RECORDED DATA
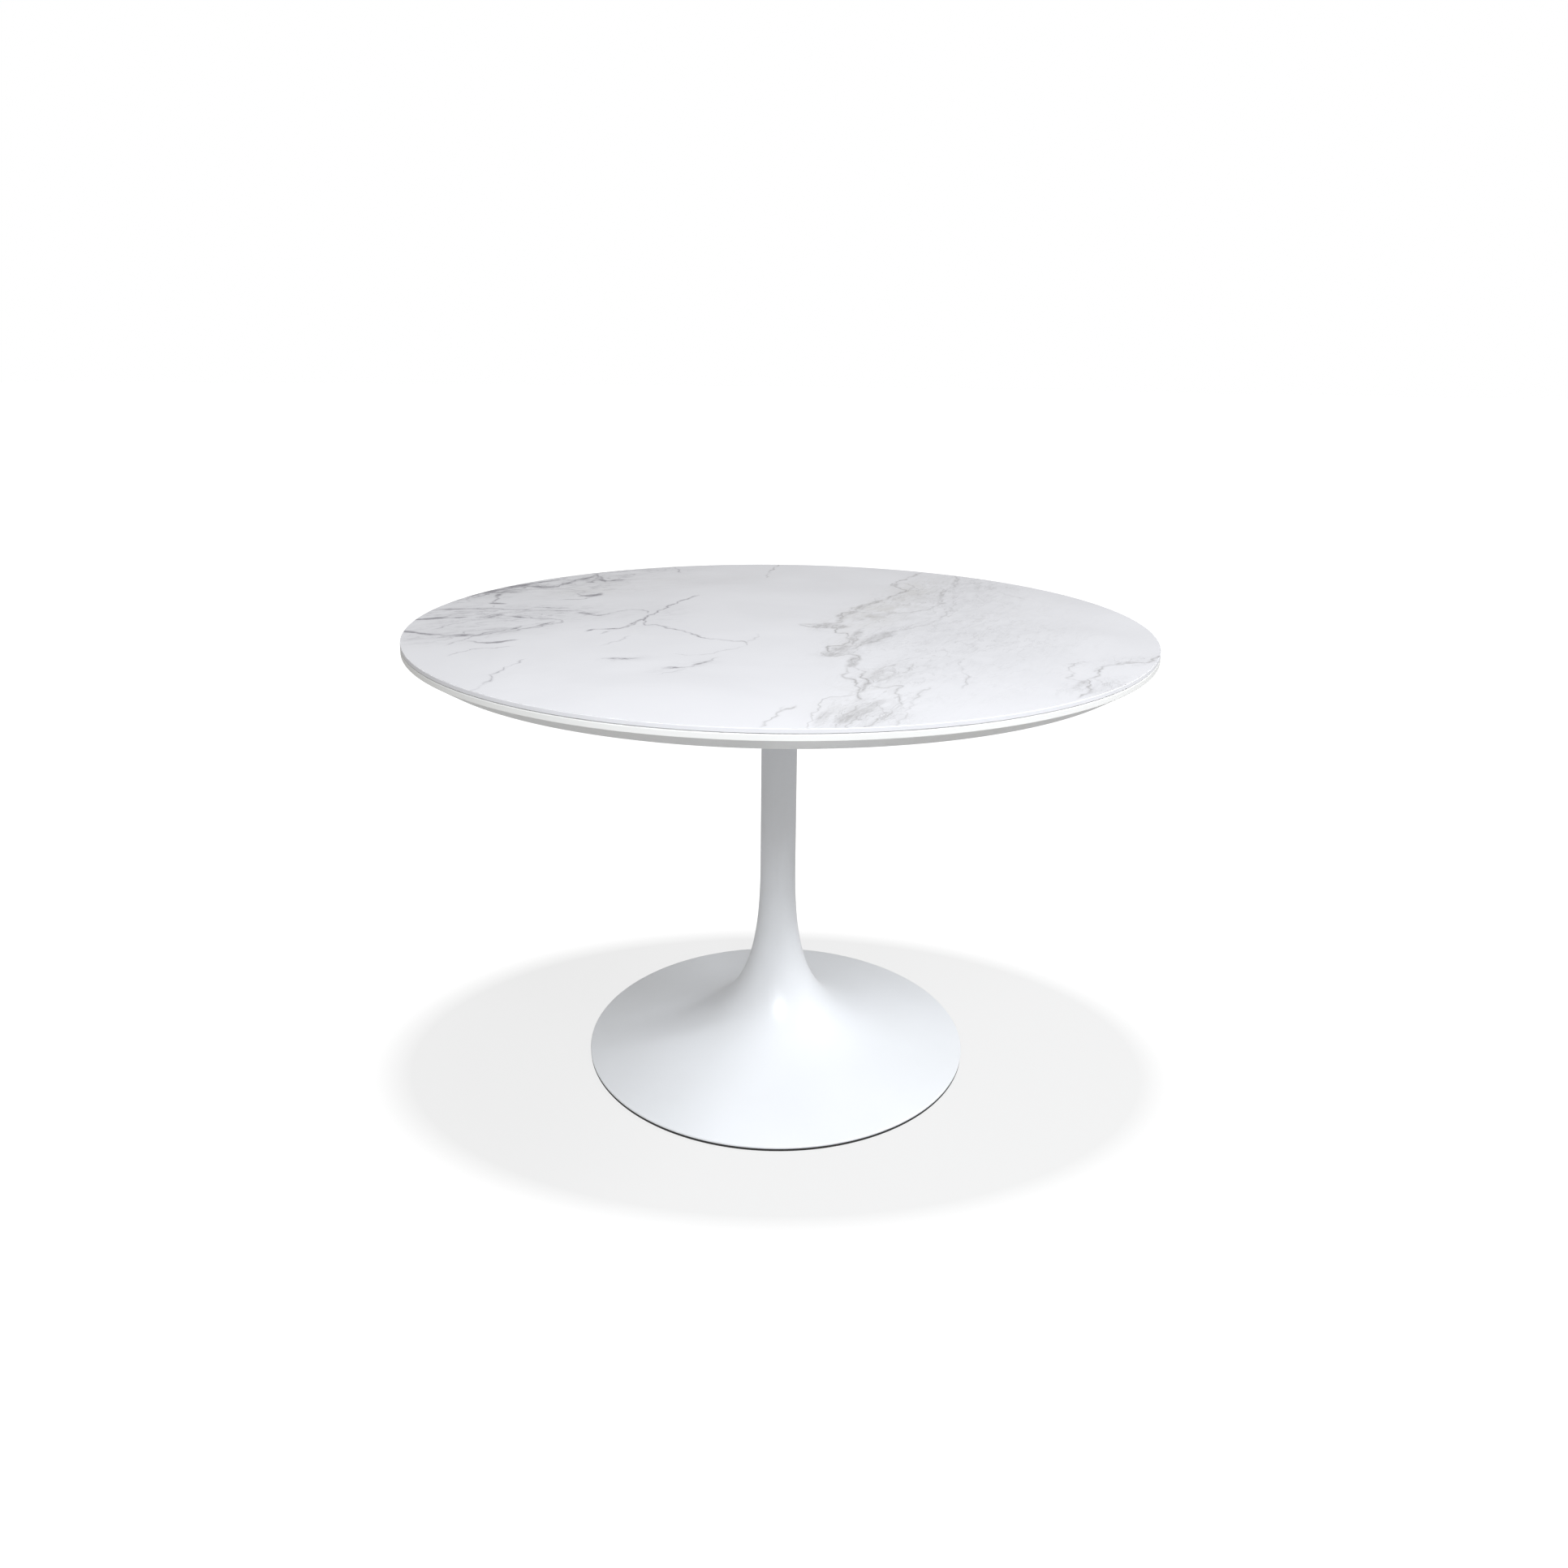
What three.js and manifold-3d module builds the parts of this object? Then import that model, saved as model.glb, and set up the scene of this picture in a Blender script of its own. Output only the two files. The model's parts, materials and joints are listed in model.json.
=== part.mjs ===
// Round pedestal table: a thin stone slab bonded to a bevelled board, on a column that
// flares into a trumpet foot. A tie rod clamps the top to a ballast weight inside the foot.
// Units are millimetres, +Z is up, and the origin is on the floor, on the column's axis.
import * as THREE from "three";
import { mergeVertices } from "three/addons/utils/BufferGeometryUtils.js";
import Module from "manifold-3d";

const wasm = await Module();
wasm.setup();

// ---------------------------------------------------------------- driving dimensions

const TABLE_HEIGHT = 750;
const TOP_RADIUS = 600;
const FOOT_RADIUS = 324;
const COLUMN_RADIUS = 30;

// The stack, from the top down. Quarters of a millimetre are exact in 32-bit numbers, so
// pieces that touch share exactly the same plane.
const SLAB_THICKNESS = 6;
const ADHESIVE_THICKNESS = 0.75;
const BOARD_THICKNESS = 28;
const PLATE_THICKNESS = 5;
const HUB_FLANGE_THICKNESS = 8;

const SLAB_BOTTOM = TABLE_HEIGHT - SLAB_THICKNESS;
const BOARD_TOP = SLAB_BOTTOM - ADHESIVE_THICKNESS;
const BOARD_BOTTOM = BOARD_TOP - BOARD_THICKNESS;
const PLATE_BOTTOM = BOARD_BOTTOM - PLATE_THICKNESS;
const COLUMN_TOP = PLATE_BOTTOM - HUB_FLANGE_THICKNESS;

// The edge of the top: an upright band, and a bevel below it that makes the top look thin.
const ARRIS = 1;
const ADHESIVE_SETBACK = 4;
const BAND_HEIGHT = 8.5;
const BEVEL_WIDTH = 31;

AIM
Print only the lines from the top of the data above down to the line holding "wasm.setup();", inclusive.

RESPONSE FOR THIS EXERCISE
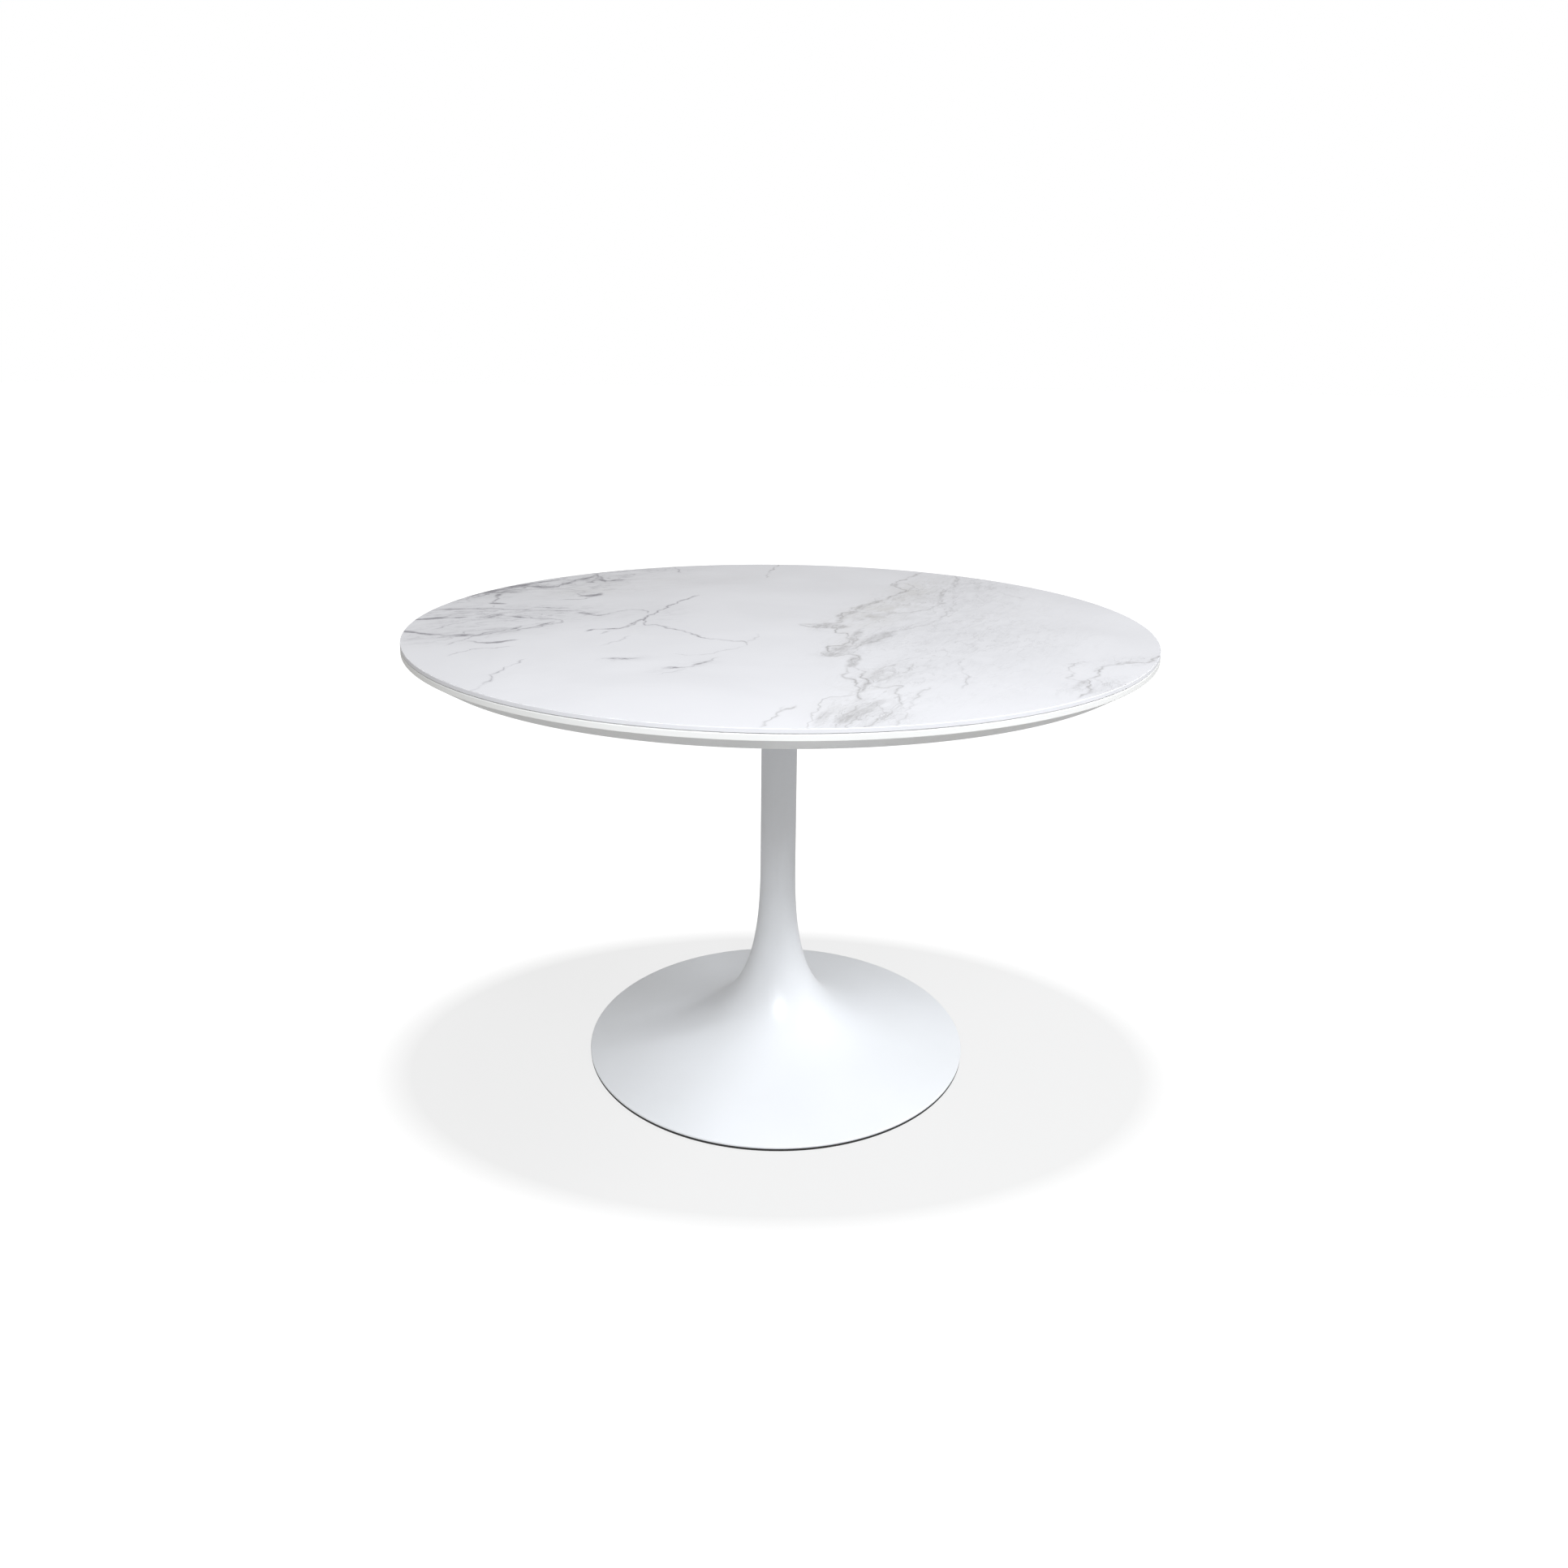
What three.js and manifold-3d module builds the parts of this object? Then import that model, saved as model.glb, and set up the scene of this picture in a Blender script of its own. Output only the two files. The model's parts, materials and joints are listed in model.json.
=== part.mjs ===
// Round pedestal table: a thin stone slab bonded to a bevelled board, on a column that
// flares into a trumpet foot. A tie rod clamps the top to a ballast weight inside the foot.
// Units are millimetres, +Z is up, and the origin is on the floor, on the column's axis.
import * as THREE from "three";
import { mergeVertices } from "three/addons/utils/BufferGeometryUtils.js";
import Module from "manifold-3d";

const wasm = await Module();
wasm.setup();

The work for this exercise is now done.